Borrowers have been encouraged to come back to the market to slash pricing almost as soon as deals are signed due to high secondary prices. Deals have been few and far between in 2016 and demand has considerably outstripped supply, driving secondary prices higher.

Toppy secondary prices reduce returns and allow companies to refinance at lower yields. Repricings are not popular with investors, particularly Collateralised Loan Obligation funds, the biggest buyers of leveraged loans, which need to maintain pricing across their portfolios, but have little option to stay invested.

The percentage of loans trading over face value, or par, climbed to 38.8% on December 7, according to Thomson Reuters LPC data, which is the highest level since July 2014.

This is one percentage point higher than the share of loans trading at near-par levels of 98-100 of 39.8%. The percentage of par plus loans has not exceeded near par loans since April 2014.

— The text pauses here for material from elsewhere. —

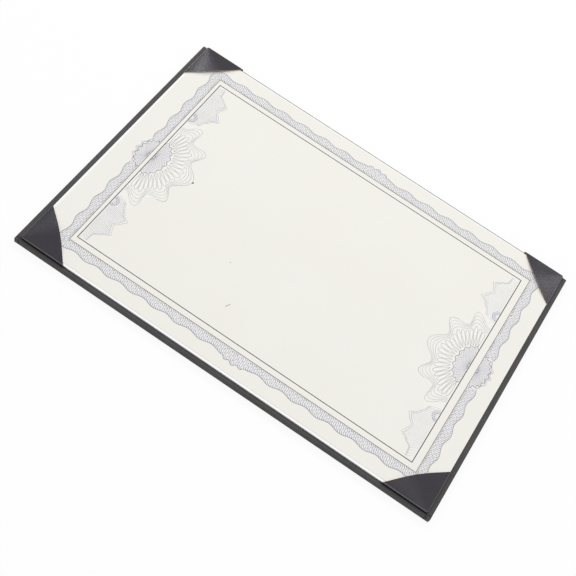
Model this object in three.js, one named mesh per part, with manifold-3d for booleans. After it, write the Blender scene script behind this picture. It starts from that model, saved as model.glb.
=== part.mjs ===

The SMi100, which measures the top 100 leveraged loans, is now trading at 98.9, after rallying from lows of 95.3 in February after a rise in the oil prices and increasing demand for loans as a prospective hedge against interest rate rises.

While markets rarely allow companies to return to reprice deals more than once a year, a similar refinancing wave was seen in 2013-14, as fears of an interest rate rise boosted inflows into leveraged loans and pushed secondary prices higher.

“Both 2013 and 2014 saw more than a handful (of repricings),” the banker said. “If a company is performing well it certainly can happen in any given year.”

Repricing is expected to persist into early 2017 until an upturn of M&A brings new deals to the market and eases the supply-demand imbalance, investors say.